# start of Given information
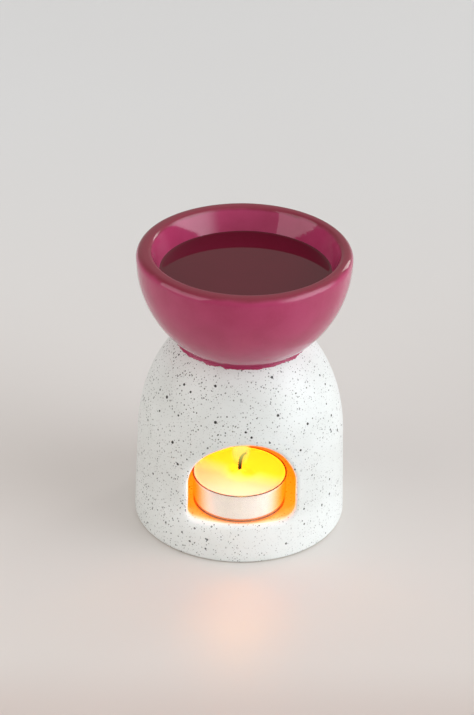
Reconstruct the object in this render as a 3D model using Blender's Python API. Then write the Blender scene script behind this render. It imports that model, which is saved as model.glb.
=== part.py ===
"""Ceramic tealight wax melter: speckled dome base, plum bowl of melted wax, and a tealight inside.

Metres, +Z up. The origin is the centre of the foot on the table, and the front opening faces -Y.
The base, the bowl and the candle are turned shapes; the front opening is cut through the dome's wall.
"""

import math

import bmesh
import bpy

MM = 0.001
GAP = 0.3 * MM                      # clearance between neighbouring pieces
SLOPE_GAP = 1.25 * GAP              # the same, measured upright at the sloping seat of the bowl
SEGMENTS = 48                       # facets round a large turned piece
SMALL_SEGMENTS = 32                 # facets round a small one

# Dome base
FOOT_OUTER_R = 41.0 * MM
FOOT_INNER_R = 36.4 * MM
FOOT_CORNER = 1.5 * MM
BASE_MAX_R = 42.5 * MM              # just above the foot
BASE_MAX_Z = 4.0 * MM
SHOULDER_R = 41.3 * MM              # half-width of the ellipse that makes the shoulder
SHOULDER_Z = 36.0 * MM              # height of its centre
SHOULDER_B = 54.8 * MM              # its half-height
WALL = 5.2 * MM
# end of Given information
**Task brief**
Tally the lines of the preceding listing in which the word "that" appears; state nothing but the total.

**Final result**
2